Filter this material down to the lines that hold "parts", copying each one.

####################

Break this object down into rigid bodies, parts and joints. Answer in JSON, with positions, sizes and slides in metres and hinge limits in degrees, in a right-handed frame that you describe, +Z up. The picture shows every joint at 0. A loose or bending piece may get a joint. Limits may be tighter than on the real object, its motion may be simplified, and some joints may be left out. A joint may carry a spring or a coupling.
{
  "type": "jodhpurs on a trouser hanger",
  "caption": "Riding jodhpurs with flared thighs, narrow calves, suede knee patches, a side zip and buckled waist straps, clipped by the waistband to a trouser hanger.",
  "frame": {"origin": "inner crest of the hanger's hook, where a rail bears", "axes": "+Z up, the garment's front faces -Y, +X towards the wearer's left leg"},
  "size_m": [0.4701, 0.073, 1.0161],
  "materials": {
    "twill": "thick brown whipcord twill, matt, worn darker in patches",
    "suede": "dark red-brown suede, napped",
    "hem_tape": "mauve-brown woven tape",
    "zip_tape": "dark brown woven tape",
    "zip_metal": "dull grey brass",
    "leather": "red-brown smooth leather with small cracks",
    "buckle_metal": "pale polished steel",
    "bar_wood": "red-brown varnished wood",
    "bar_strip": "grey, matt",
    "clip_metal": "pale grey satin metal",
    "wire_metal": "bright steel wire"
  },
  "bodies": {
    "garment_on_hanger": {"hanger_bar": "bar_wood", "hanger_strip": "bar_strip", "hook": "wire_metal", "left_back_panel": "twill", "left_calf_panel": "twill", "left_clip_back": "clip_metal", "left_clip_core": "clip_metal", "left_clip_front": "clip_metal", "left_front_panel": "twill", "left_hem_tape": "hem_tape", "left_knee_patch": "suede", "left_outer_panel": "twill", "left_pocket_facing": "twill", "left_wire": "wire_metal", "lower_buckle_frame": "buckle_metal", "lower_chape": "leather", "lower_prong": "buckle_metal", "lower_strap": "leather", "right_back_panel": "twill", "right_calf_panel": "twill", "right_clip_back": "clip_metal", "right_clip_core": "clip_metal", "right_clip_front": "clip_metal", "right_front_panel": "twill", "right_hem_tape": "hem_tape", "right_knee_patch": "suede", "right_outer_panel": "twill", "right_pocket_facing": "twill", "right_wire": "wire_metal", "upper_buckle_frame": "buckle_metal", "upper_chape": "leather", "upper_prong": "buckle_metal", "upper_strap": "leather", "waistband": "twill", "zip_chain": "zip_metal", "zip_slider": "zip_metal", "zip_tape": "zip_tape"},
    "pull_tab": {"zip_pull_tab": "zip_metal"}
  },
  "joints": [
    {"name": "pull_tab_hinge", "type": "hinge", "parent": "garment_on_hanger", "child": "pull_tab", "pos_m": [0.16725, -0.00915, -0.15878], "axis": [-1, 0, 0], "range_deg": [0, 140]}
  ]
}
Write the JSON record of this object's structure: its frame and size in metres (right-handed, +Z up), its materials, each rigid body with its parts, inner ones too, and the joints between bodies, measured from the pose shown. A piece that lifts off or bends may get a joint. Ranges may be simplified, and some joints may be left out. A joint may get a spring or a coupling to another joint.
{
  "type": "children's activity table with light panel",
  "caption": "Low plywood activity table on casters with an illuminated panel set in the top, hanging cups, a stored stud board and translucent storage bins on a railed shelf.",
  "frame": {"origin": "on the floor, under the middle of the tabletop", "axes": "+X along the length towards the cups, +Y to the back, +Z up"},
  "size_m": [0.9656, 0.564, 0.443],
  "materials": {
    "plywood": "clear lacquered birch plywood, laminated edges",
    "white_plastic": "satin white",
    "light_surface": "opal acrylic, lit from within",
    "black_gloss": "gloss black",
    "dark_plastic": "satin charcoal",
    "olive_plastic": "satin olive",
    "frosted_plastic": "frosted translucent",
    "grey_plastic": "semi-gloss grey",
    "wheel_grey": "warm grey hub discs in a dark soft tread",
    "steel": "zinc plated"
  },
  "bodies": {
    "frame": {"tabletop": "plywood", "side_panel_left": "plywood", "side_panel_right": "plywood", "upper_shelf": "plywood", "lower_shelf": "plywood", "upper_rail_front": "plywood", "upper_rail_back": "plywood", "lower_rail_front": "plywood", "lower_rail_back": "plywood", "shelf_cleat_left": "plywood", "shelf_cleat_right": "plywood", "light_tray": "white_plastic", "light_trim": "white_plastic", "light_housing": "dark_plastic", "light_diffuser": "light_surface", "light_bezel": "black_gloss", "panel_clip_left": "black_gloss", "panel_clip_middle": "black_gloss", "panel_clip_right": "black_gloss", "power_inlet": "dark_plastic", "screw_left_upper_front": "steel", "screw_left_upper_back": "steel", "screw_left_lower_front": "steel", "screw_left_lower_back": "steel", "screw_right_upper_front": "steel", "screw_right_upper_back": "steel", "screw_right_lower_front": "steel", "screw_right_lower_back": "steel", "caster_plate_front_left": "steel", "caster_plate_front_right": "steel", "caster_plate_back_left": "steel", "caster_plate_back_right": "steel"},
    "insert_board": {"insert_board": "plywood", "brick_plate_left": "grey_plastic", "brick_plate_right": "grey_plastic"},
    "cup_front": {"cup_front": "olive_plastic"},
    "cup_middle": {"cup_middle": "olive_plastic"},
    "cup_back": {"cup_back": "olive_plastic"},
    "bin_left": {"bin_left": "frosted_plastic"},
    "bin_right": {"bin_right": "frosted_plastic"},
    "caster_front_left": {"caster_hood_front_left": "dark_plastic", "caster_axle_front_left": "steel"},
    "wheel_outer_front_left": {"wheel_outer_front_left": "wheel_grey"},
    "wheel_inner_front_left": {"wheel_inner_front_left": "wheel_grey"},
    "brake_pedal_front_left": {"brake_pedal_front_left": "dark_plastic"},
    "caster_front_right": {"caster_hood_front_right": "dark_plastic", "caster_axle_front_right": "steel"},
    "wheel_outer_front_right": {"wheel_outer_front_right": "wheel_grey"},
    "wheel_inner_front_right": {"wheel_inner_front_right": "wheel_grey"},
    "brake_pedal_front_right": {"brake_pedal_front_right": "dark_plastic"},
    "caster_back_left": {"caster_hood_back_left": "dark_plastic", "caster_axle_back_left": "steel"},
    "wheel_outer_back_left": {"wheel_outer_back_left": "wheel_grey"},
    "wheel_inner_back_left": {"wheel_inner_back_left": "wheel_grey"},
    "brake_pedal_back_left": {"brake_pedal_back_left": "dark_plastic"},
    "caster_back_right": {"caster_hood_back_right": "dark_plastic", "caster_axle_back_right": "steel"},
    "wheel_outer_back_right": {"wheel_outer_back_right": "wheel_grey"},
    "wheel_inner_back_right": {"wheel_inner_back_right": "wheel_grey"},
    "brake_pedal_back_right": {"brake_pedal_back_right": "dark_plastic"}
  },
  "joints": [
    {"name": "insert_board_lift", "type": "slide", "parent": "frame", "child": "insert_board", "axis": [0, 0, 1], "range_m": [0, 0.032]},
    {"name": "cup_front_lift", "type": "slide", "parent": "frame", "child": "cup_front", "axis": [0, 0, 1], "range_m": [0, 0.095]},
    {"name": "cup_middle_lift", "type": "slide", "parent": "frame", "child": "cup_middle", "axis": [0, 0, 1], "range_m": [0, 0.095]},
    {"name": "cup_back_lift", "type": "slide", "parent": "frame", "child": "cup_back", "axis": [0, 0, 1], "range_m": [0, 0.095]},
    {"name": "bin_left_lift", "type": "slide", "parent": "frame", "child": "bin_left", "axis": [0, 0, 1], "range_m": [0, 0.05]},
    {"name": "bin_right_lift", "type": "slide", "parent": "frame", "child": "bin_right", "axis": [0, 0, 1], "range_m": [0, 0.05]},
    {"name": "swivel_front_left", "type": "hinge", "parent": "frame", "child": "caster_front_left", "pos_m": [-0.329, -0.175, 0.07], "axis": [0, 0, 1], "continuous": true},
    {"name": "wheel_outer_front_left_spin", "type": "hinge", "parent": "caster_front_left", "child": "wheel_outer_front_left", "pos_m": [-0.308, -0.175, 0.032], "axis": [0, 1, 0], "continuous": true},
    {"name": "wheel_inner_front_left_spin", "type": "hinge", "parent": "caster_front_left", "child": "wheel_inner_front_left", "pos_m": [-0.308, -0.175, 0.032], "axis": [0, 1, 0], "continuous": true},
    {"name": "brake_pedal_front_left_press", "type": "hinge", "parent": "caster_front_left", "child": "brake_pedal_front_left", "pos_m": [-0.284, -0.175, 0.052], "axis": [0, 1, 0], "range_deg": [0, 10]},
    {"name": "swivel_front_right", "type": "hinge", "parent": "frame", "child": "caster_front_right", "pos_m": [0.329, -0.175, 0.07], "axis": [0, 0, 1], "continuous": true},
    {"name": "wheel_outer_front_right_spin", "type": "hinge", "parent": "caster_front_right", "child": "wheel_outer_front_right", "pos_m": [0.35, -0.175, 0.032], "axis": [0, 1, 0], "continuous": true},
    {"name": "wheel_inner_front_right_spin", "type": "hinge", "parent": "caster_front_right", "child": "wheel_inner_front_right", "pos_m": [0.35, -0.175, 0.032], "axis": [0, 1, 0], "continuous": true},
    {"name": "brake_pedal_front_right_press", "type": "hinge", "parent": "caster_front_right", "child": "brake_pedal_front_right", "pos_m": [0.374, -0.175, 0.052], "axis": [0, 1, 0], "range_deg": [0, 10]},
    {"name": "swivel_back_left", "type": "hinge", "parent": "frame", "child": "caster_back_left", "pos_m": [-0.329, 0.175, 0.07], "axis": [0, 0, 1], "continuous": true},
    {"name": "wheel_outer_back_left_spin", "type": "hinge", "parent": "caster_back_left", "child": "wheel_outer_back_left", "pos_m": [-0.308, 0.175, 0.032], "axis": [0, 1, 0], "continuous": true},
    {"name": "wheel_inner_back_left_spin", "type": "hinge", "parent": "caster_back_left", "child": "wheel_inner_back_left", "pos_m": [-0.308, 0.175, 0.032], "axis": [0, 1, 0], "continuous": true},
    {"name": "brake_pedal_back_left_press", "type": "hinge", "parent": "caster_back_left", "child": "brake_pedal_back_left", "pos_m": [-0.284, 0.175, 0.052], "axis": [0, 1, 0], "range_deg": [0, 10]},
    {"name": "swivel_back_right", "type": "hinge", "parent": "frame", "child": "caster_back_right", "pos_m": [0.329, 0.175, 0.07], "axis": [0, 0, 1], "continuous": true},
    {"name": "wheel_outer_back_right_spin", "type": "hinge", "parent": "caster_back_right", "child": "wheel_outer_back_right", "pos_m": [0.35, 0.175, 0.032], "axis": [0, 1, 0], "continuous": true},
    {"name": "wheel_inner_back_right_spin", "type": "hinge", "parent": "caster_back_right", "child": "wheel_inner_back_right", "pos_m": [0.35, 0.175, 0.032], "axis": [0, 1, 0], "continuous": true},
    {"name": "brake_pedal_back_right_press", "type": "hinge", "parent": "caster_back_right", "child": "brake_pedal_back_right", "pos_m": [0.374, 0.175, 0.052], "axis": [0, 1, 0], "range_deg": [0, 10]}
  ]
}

####################

▶ [RESPONSE TO THE EXERCISE]:
Break this object down into rigid bodies, parts and joints. Answer in JSON, with positions, sizes and slides in metres and hinge limits in degrees, in a right-handed frame that you describe, +Z up. The picture shows every joint at 0. A loose or bending piece may get a joint. Limits may be tighter than on the real object, its motion may be simplified, and some joints may be left out. A joint may carry a spring or a coupling.
Write the JSON record of this object's structure: its frame and size in metres (right-handed, +Z up), its materials, each rigid body with its parts, inner ones too, and the joints between bodies, measured from the pose shown. A piece that lifts off or bends may get a joint. Ranges may be simplified, and some joints may be left out. A joint may get a spring or a coupling to another joint.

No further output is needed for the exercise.